We believe in the one true God who has revealed Himself as existing in three persons: Father, Son, and Holy Spirit: distinguishable, but indivisible ( Mt. 28:19; Lk. 3: 21-22 ).
We believe the human race was originally created by God in His image to have dominion until sin entered by disobedience and rebellion and left humanity totally incapable of saving itself ( Rom. 5:12; Gen. 1:27 ).
We believe that Jesus Christ is the Son of God conceived of the Holy Spirit, born of the virgin Mary, very God and very Man ( Lk. 1:26-35; Jn. 1:1,14,18; Is. 7:14; 9:6 ).
We believe Christ our Savior died for our sins, was buried and rose again the third day according to the scriptures and appeared to His disciples ( 1 Cor. 15:1-8; Rom. 4:25 ).
We believe in the bodily ascension of Jesus Christ to heaven, His exaltation as Lord to the right hand of the Father, and His return in a state of glory for a glorious Church ( Jn. 14:2-3; 1 Thes. 4: 13-18 ).

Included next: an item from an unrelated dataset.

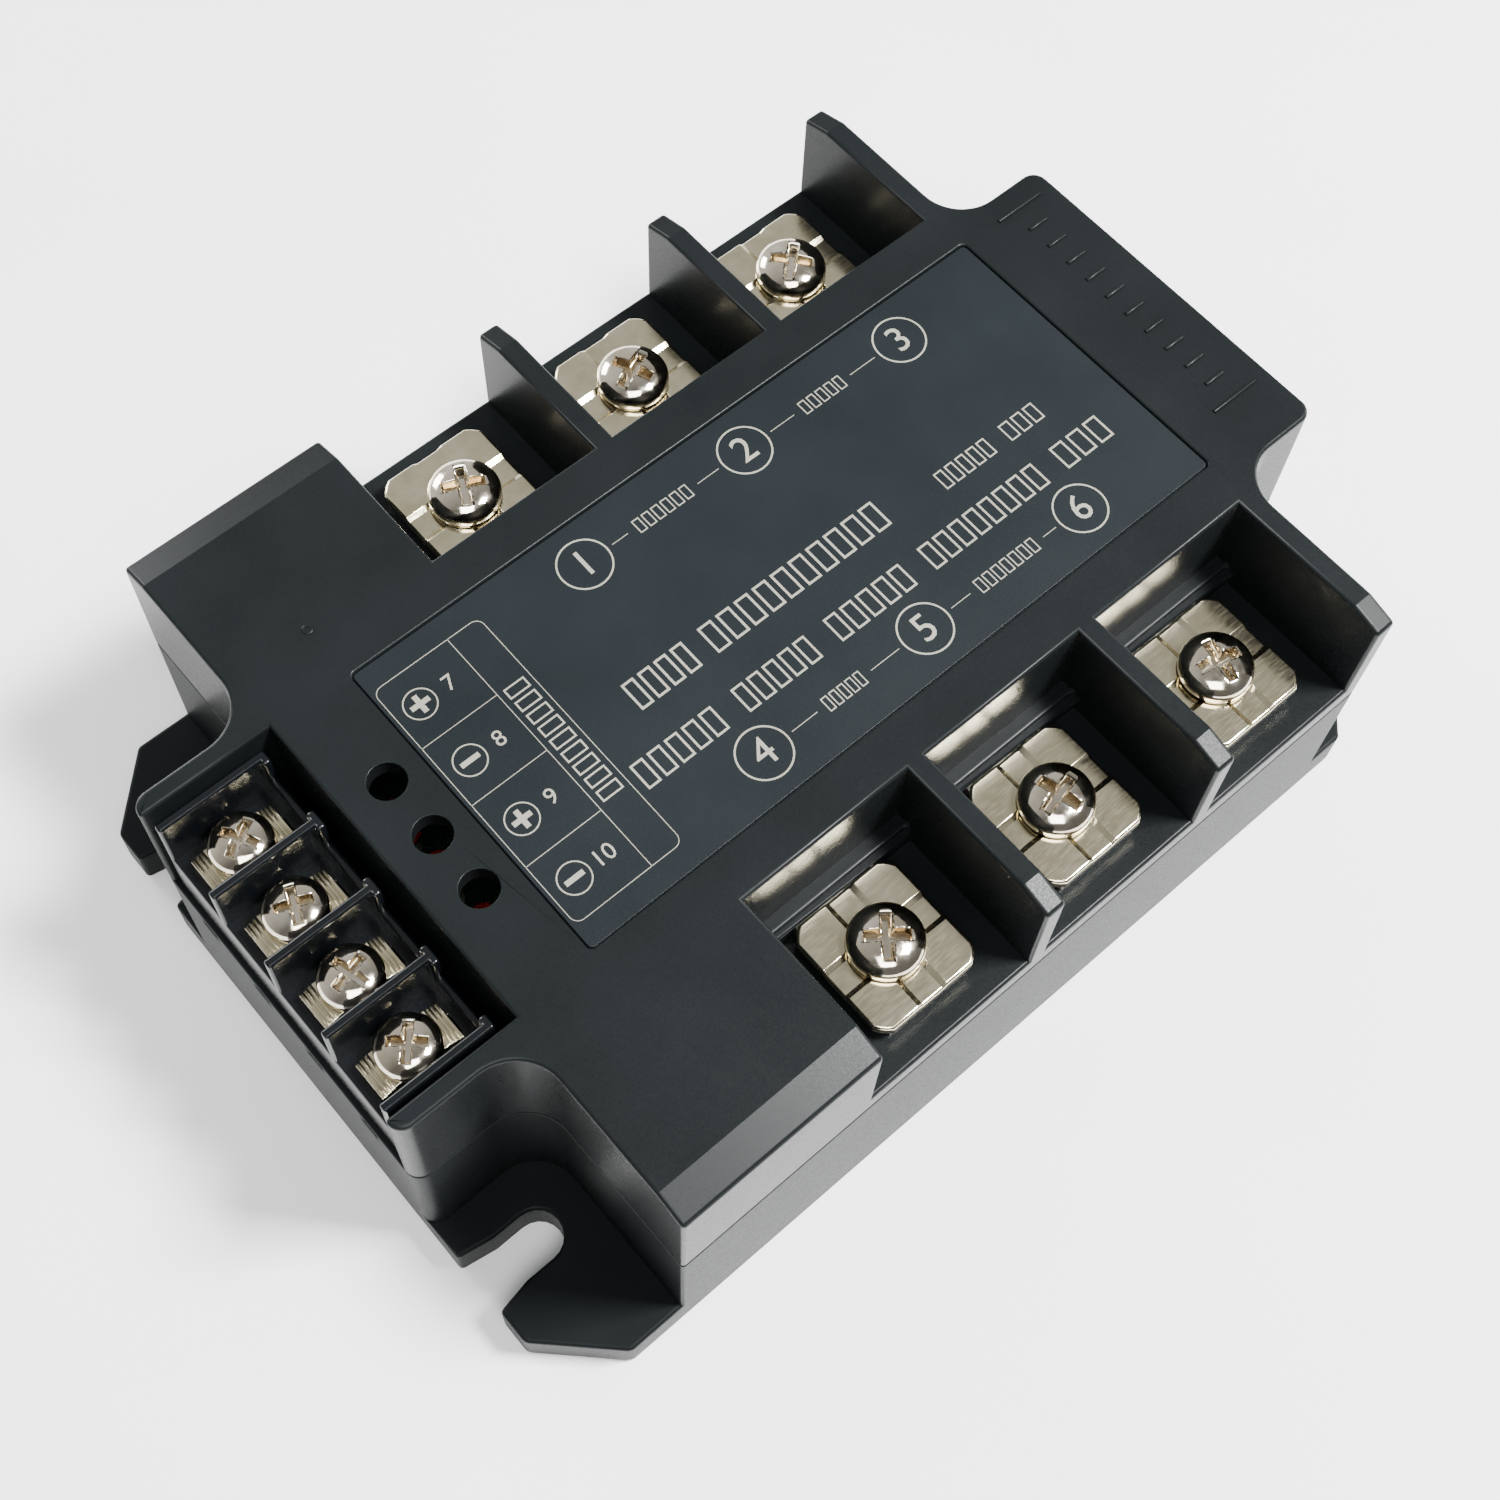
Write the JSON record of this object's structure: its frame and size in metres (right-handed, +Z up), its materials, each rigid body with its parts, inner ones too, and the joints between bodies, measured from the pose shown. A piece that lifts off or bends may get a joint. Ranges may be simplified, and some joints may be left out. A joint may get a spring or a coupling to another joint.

We believe in the salvation of sinners by grace through repentance and faith in the perfect and sufficient work of Jesus Christ upon the cross by which we obtain the remission of sins through His shed blood ( Eph. 2:8-9; Heb. 9:12-14; Rom. 5:11 ).
We believe that water baptism is the obedient response to the command of the Lord ( Mt. 28:19; Acts 2:38; 19:1-6 ).
We believe in the baptism of the Holy Spirit, the promise of the Father for the empowering and maturing of the Christian with His accompanying gifts and fruits (Acts 2:1-4; 8:14-17; 10:44-46; Gal. 3:14).
We believe that the Church is the Body of Christ, the expression of the present rule and reign of the Kingdom of God on earth, and that Christ gave to the Church apostles, prophets, evangelists, pastors, and teachers for government and order and the preparing of disciples for works of service ( Eph. 4:11-13 ).
We believe in the resurrection of the dead, eternal judgment, and life everlasting ( Jn. 3:16; Jn. 5:24-27; Mk. 9:43-48; 2 Thes. 1:9; Rev. 20:11-15).
We believe in the present rule and reign of the Lord Jesus Christ in His Kingdom authority through His Body the Church. This will result in a glorious Church and a global harvest and that harvest will characterize the end of the age (Mt. 13:39; Acts 3:21).
We believe that the Church is in a process of restoration. God has called us both individually and corporately to repent, be converted, and receive refreshing from the presence of the Lord, for the purpose of “the restoration (reformation) of all things” (Acts 3:19-21; Heb. 6:1,2).
We are committed to allow the Holy Spirit to bring about reformation in the Church for the purpose of this restoration and the manifestation of God’s sons in the earth ( Rom. 8:19-21; 2 Cor. 3:17,18 ).